The Wordy Shipmates by Sarah Vowell

We all know about the Pilgrims.  They’re those stuffy English folk with the funny hats and buckled shoes that came over on the Mayflower and ate some turkey with the Native Americans back in the day.  If that is still your idea of the Pilgrims, then Sarah Vowell’s The Wordy Shipmates will certainly surprise you.

Vowell, a contributor for NPR, set out to find out more about those Pilgrims that founded Boston ten years after the Mayflower landed at Plymouth Rock. Vowell follows  those brave souls that travelled from England to the Massachusetts Bay Colony, especially John Winthrop, the eventually leader and governor of the colony.  These Pilgrims, Puritans, or Separatist (whatever you want to call them) were far from the up-tight, single dimension, buckle-wearing Pilgrims that we remember from grade school.  Vowell found these people to be highly literate, highly principled, and surprisingly feisty.  Along with discovering more about these Pilgrims, you’ll learn more about the very principles upon which America was founded, including religious freedom.

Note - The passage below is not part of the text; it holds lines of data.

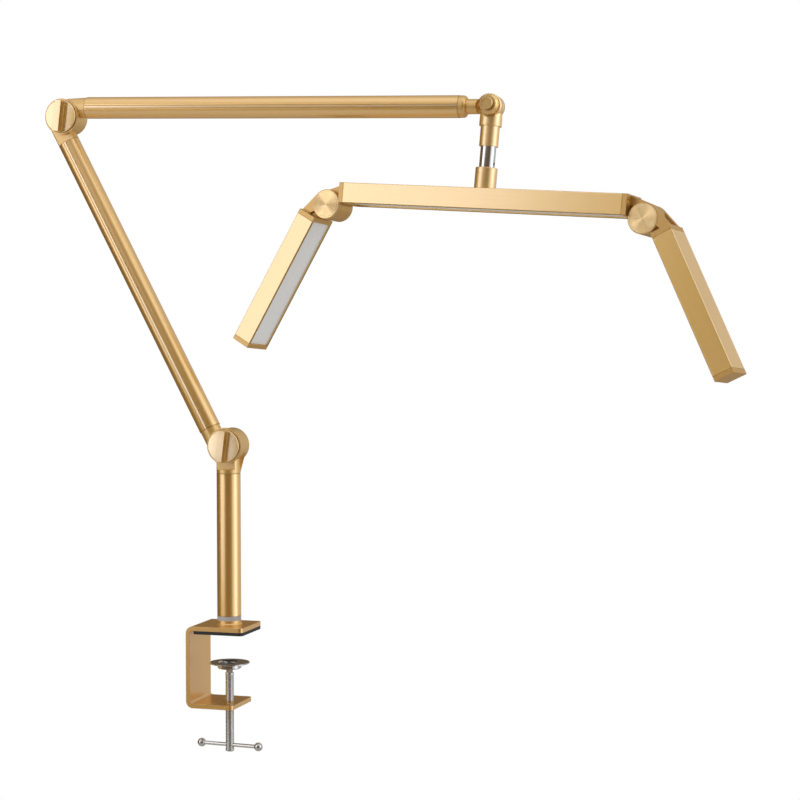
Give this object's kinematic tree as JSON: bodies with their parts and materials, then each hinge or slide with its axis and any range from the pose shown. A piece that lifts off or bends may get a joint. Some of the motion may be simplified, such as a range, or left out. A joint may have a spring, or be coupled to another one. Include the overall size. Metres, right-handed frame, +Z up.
{
  "type": "clamp-on folding lamp",
  "caption": "Desk-clamp lamp: short post, two tubular arms on ribbed-knob friction elbows, and a tilting, swivelling light bar whose wings fold flat beneath it.",
  "frame": {"origin": "centre of the rubber pad's underside on the post axis", "axes": "+Z up along the post, +X the way the clamp's throat opens, -Y the side of the elbow knobs"},
  "size_m": [0.6558, 0.1217, 0.6064],
  "materials": {
    "gold_strip": "champagne gold lacquer on bent steel strip, satin",
    "gold_tube": "champagne gold anodised tube, satin gloss",
    "gold_cast": "champagne gold die casting, fine matte",
    "gold_knob": "champagne gold, turned and brushed",
    "gold_panel": "pale champagne gold anodised extrusion, matte",
    "gold_disc": "pale champagne gold, spun face",
    "steel": "bright zinc-plated steel",
    "chrome": "polished chrome",
    "rubber": "black rubber, matte",
    "resin": "grey translucent resin",
    "frost": "frosted white acrylic",
    "board": "white-coated aluminium circuit board with LEDs"
  },
  "bodies": {
    "clamp": {"clamp_frame": "gold_strip", "jaw_pad": "rubber", "base_collar": "gold_cast", "base_stud": "steel", "swivel_washer": "resin", "stud_nut": "steel"},
    "dish": {"pressure_dish": "chrome"},
    "spindle": {"clamp_spindle": "chrome"},
    "tommy": {"tommy_bar": "chrome"},
    "post": {"post_tube": "gold_tube", "post_bush": "steel", "post_head": "gold_cast", "lower_washer": "resin", "lower_nut": "steel", "lower_rear_cap": "gold_cast"},
    "lower_knob": {"lower_knob": "gold_knob"},
    "lower_arm": {"lower_arm_foot": "gold_cast", "lower_arm_tube": "gold_tube", "lower_arm_head": "gold_cast", "upper_washer": "resin", "upper_nut": "steel", "upper_rear_cap": "gold_cast"},
    "upper_knob": {"upper_knob": "gold_knob"},
    "upper_arm": {"upper_arm_foot": "gold_cast", "upper_arm_tube": "gold_tube", "upper_arm_cap": "gold_cast"},
    "neck": {"tilt_neck": "gold_cast", "neck_ring": "steel", "tilt_nut": "steel"},
    "tilt_knob": {"tilt_knob": "gold_cast"},
    "stem": {"tilt_socket": "gold_cast", "stem_sleeve": "gold_cast"},
    "head": {"stem_shaft": "chrome", "stem_collar": "gold_cast", "bar_housing": "gold_panel", "bar_diffuser": "frost", "bar_led_board": "board", "left_bar_cap": "gold_cast", "right_bar_cap": "gold_cast"},
    "left_wing": {"left_wing_housing": "gold_panel", "left_wing_diffuser": "frost", "left_wing_led_board": "board", "left_wing_hinge_cap": "gold_cast", "left_wing_end_cap": "gold_cast", "left_hinge_pin": "steel", "left_disc_front": "gold_disc", "left_disc_rear": "gold_disc"},
    "right_wing": {"right_wing_housing": "gold_panel", "right_wing_diffuser": "frost", "right_wing_led_board": "board", "right_wing_hinge_cap": "gold_cast", "right_wing_end_cap": "gold_cast", "right_hinge_pin": "steel", "right_disc_front": "gold_disc", "right_disc_rear": "gold_disc"}
  },
  "joints": [
    {"name": "screw_turn", "type": "hinge", "parent": "dish", "child": "spindle", "pos_m": [0, 0, -0.08], "axis": [0, 0, 1], "range_deg": [-8352, 7488]},
    {"name": "clamp_travel", "type": "slide", "parent": "clamp", "child": "dish", "axis": [0, 0, 1], "range_m": [-0.029, 0.026]},
    {"name": "tommy_slide", "type": "slide", "parent": "spindle", "child": "tommy", "axis": [0.9969, -0.0785, 0], "range_m": [-0.0205, 0.0205]},
    {"name": "post_swivel", "type": "hinge", "parent": "clamp", "child": "post", "pos_m": [0, 0, 0.015], "axis": [0, 0, 1], "range_deg": [-180, 180]},
    {"name": "lower_elbow", "type": "hinge", "parent": "post", "child": "lower_arm", "pos_m": [0, 0, 0.172], "axis": [0, -1, 0], "range_deg": [-125, 26]},
    {"name": "lower_knob_turn", "type": "hinge", "parent": "lower_arm", "child": "lower_knob", "pos_m": [0, 0, 0.172], "axis": [0, -1, 0], "range_deg": [-90, 90]},
    {"name": "upper_elbow", "type": "hinge", "parent": "lower_arm", "child": "upper_arm", "pos_m": [-0.16117, 0, 0.47704], "axis": [0, 1, 0], "range_deg": [-125, 24]},
    {"name": "upper_knob_turn", "type": "hinge", "parent": "upper_arm", "child": "upper_knob", "pos_m": [-0.16117, 0, 0.47704], "axis": [0, -1, 0], "range_deg": [-90, 90]},
    {"name": "neck_swivel", "type": "hinge", "parent": "upper_arm", "child": "neck", "pos_m": [0.24991, 0, 0.474], "axis": [0.9996, 0, -0.0288], "range_deg": [-87, 93]},
    {"name": "head_tilt", "type": "hinge", "parent": "neck", "child": "stem", "pos_m": [0.24991, 0, 0.474], "axis": [0.0015, -0.9986, 0.0523], "range_deg": [-10, 95]},
    {"name": "tilt_knob_turn", "type": "hinge", "parent": "stem", "child": "tilt_knob", "pos_m": [0.24991, 0, 0.474], "axis": [0.0015, -0.9986, 0.0523], "range_deg": [-90, 90]},
    {"name": "head_swivel", "type": "hinge", "parent": "stem", "child": "head", "pos_m": [0.24991, 0, 0.474], "axis": [0.0775, 0.0523, 0.9956], "range_deg": [-154.5, 175.5]},
    {"name": "left_wing_fold", "type": "hinge", "parent": "head", "child": "left_wing", "pos_m": [0.09442, 0.02302, 0.39129], "axis": [-0.1802, -0.9814, 0.0656], "range_deg": [-64.1, 115.9]},
    {"name": "right_wing_fold", "type": "hinge", "parent": "head", "child": "right_wing", "pos_m": [0.39389, -0.03332, 0.37093], "axis": [0.1802, 0.9814, -0.0656], "range_deg": [-60.4, 119.6]}
  ],
  "couplings": [
    {"joint": "clamp_travel", "follows": "screw_turn", "m_per_rad": 0.00019894}
  ]
}
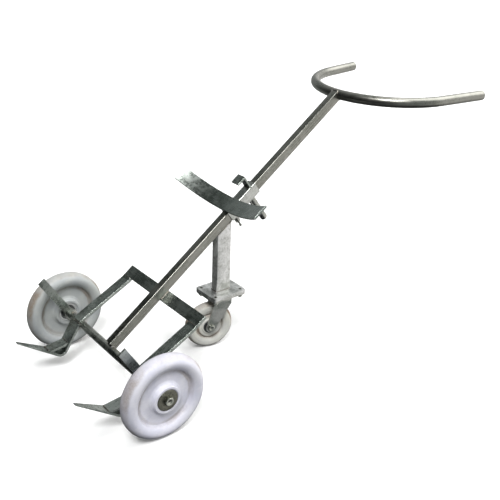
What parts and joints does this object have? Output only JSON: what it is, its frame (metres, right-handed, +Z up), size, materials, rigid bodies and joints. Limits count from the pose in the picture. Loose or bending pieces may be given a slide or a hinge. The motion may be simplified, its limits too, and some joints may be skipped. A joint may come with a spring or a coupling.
{
  "type": "drum dolly",
  "caption": "Stainless drum dolly: tilted spine tube on two wheels and a rear swivel caster, with a U handle, toes, fork arms and a sliding cradle with a hook.",
  "frame": {"origin": "on the floor, under the middle of the overall length and width, with the dolly parked on its two wheels and its caster", "axes": "+X along the axle, +Y back to the operator, +Z up"},
  "size_m": [0.5048, 1.1524, 0.6263],
  "materials": {
    "polished_tube": "satin, brushed lengthways",
    "sleeve_steel": "bright brushed",
    "blasted_plate": "pickled, mottled grey",
    "flat_bar": "dark satin mill finish",
    "turned_steel": "turned",
    "bearing_steel": "polished",
    "fastener_steel": "bright",
    "pressed_steel": "pressed sheet, satin",
    "near_nylon": "cast white, slightly lilac, scuffed",
    "far_nylon": "cast white, greyed",
    "caster_nylon": "cream white",
    "hub_cover": "grey"
  },
  "bodies": {
    "frame": {"spine_tube": "polished_tube", "axle_shaft": "turned_steel", "cross_rail": "flat_bar", "left_side_rail": "flat_bar", "right_side_rail": "flat_bar", "left_fork_arm": "flat_bar", "right_fork_arm": "flat_bar", "left_toe": "flat_bar", "right_toe": "flat_bar", "left_toe_brace": "flat_bar", "right_toe_brace": "flat_bar", "post_tube": "blasted_plate", "mounting_plate": "blasted_plate", "handle_tube": "polished_tube", "handle_end_plugs": "polished_tube", "axle_collars": "turned_steel", "axle_bearing_inner_rings": "bearing_steel", "axle_bearing_balls": "bearing_steel", "axle_end_washers": "turned_steel", "axle_end_bolts": "fastener_steel", "caster_top_plate": "pressed_steel", "caster_plate_bolts": "fastener_steel", "caster_plate_nuts": "fastener_steel", "caster_upper_race": "pressed_steel", "caster_swivel_balls": "bearing_steel", "caster_king_pin": "turned_steel"},
    "left_wheel": {"left_wheel": "far_nylon", "left_wheel_bearing_outer_rings": "bearing_steel"},
    "right_wheel": {"right_wheel": "near_nylon", "right_wheel_bearing_outer_rings": "bearing_steel"},
    "caster_fork": {"caster_fork": "pressed_steel", "caster_axle_bolt": "fastener_steel", "caster_axle_nut": "fastener_steel", "caster_axle_bush": "turned_steel", "caster_hub_rollers": "bearing_steel"},
    "caster_wheel": {"caster_wheel": "caster_nylon", "caster_hub_covers": "hub_cover"},
    "carriage": {"carriage_sleeve": "sleeve_steel", "cradle_spacer": "flat_bar", "drum_cradle": "flat_bar", "drum_hook": "flat_bar", "carriage_grip": "turned_steel", "clamp_screw_boss": "turned_steel"},
    "clamp_screw": {"clamp_screw": "turned_steel", "tommy_bar": "turned_steel"}
  },
  "joints": [
    {"name": "left_wheel_spin", "type": "hinge", "parent": "frame", "child": "left_wheel", "pos_m": [-0.225, -0.41201, 0.1], "axis": [1, 0, 0], "continuous": true},
    {"name": "right_wheel_spin", "type": "hinge", "parent": "frame", "child": "right_wheel", "pos_m": [0.225, -0.41201, 0.1], "axis": [1, 0, 0], "continuous": true},
    {"name": "caster_swivel", "type": "hinge", "parent": "frame", "child": "caster_fork", "pos_m": [0, -0.09101, 0.14], "axis": [0, 0, 1], "continuous": true},
    {"name": "caster_wheel_spin", "type": "hinge", "parent": "caster_fork", "child": "caster_wheel", "pos_m": [-0.00882, -0.12177, 0.0625], "axis": [0.9613, -0.2756, 0], "continuous": true},
    {"name": "carriage_slide", "type": "slide", "parent": "frame", "child": "carriage", "axis": [0, 0.8028, 0.5962], "range_m": [0, 0.3]},
    {"name": "clamp_screw_turn", "type": "hinge", "parent": "carriage", "child": "clamp_screw", "pos_m": [0, -0.04926, 0.34449], "axis": [0, 0.5962, -0.8028], "range_deg": [0, 360]}
  ]
}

Having heard Vowell on NPR and appreciating her humor and tone, I was immediately interested in her books.  The Wordy Shipmates  was a delightful surprise.  The material is at first glance as dull and dry, but the presentation is what will surprise you.  I had remembered that Anne Hutchinson was outlawed from the colony and went to help found Rhode Island, but having Vowell compare her trial to a ping pong match and certain presidential candidate debate is not only relevant but hilarious.  The text is peppered throughout with funny insights and humours asides.  Vowell gives us an honest and funny look at the Pilgrims we thought we knew.